Two Rivers and a Castle
17 people attending
3 places left
This is a fairly level circular walk that sets off from picturesque Cotswold town of Bradford-on-Avon, notable for its 13th century Norman bridge flanked by large former cotton mills, nestled alongside the River Avon, and the Kennet and Avon Canal. While the walk route won't take us past the bridge, it is well worth a short trip into the town centre before or after the walk.
From our start point we will set off south on the canal path before heading south west by Wild Brook and through open meadows and through Rufus wood towards Farleigh Hungerford Castle where we can take our lunch. These medieval castle ruins where built in two stages. The inner court 1377 to 1383 by Sir Thomas Hungerford, steward to John of Gaunt. The second phase was completed around 1445 by Sir Thomas's son Walter Hungerford, who served with King Henry the 5th at the Battle of Agincourt. Should anybody wish to, then there will be time to take a quick look inside the castle grounds during the lunch break, however English Heritage do charge an entrance fee to gain access to the ruins.

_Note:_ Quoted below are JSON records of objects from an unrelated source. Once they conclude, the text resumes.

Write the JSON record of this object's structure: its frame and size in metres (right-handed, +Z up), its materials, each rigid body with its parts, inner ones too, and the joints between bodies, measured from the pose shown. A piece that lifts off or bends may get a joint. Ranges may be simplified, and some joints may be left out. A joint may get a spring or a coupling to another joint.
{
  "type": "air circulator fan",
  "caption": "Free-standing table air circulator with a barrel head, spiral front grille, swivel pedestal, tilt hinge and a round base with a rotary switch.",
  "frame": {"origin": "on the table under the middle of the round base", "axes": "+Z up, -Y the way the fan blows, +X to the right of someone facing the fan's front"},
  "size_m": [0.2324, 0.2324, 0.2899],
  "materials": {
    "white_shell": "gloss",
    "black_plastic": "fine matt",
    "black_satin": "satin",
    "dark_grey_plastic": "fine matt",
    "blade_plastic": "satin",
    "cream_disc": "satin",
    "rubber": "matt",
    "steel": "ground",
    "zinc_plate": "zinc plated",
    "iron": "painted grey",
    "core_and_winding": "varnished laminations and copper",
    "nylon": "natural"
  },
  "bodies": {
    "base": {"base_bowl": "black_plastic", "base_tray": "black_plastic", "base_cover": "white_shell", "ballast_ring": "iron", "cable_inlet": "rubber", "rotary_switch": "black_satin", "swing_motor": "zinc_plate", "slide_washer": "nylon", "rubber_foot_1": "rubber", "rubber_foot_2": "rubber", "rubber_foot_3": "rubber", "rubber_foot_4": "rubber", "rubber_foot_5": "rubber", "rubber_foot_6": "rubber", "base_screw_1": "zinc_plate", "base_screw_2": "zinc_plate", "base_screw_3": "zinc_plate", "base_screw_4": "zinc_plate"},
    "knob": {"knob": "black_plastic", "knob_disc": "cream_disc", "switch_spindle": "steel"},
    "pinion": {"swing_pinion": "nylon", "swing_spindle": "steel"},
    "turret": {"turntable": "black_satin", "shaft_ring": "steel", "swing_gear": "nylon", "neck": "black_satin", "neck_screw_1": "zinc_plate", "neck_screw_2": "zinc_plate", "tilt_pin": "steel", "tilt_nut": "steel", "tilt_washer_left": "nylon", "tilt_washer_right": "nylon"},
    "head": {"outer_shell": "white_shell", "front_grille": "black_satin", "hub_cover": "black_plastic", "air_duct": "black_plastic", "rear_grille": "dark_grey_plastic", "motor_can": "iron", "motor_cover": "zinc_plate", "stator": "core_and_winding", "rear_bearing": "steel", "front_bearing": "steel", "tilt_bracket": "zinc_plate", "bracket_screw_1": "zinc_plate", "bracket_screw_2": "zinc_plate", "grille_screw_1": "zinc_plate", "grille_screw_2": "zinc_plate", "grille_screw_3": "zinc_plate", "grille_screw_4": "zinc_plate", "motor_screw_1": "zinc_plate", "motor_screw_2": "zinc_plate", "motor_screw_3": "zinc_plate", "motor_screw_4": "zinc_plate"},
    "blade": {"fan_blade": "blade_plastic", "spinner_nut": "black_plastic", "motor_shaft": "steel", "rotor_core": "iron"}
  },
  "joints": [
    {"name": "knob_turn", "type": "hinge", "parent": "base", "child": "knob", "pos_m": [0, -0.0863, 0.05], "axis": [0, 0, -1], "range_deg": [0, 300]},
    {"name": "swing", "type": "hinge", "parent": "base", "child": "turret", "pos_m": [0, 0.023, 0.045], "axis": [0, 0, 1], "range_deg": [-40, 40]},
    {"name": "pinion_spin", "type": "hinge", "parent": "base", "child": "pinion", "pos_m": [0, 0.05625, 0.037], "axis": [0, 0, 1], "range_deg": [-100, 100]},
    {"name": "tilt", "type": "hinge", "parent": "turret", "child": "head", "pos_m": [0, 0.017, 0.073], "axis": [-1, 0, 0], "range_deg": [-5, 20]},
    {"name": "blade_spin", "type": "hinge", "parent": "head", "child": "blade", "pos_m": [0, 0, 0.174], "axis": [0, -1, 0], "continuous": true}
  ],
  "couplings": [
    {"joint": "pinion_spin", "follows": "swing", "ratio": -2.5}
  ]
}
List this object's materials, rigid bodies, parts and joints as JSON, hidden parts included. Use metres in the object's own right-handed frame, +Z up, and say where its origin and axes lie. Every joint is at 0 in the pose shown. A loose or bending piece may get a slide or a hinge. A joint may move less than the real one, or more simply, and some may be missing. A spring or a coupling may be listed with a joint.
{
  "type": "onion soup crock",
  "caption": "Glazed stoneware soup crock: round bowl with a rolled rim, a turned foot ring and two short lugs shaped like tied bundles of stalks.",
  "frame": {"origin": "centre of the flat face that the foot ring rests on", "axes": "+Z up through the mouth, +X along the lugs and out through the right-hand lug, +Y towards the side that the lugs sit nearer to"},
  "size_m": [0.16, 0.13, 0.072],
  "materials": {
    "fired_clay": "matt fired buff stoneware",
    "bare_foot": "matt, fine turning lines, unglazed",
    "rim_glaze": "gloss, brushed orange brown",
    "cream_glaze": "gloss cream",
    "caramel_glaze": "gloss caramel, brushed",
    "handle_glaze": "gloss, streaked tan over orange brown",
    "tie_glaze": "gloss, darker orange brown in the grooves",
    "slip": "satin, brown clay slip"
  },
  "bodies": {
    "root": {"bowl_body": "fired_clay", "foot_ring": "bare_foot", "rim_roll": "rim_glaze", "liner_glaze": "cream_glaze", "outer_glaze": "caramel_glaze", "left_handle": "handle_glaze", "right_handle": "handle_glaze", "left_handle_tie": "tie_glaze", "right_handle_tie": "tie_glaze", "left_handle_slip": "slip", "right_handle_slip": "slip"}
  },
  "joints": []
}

After lunch we follow the River Frome north passing close to Iford Manor house whose origins may be as early as late 15th century. The classical manor house façade was added around 1730, and the hanging woodlands above the garden were planted later in the 18th century.
From here we continue to the confluence of the Rivers Frome and Avon at Freshford before we arrive at the grade II listed Avoncliff Aqueduct which carries the Kennet and Avon Canal over the River Avon and the Bath to Westbury railway line, and was built by John Rennie and chief engineer John Thomas, between 1797 and 1801.
For the final stage of the walk, we follow the River Avon and the Kennet and Avon canal back passing the spectacular 51 metre 14th Century monastic tythe barn of Barton Grange, which we can take a quick look inside, before arriving back in Bradford-on-Avon.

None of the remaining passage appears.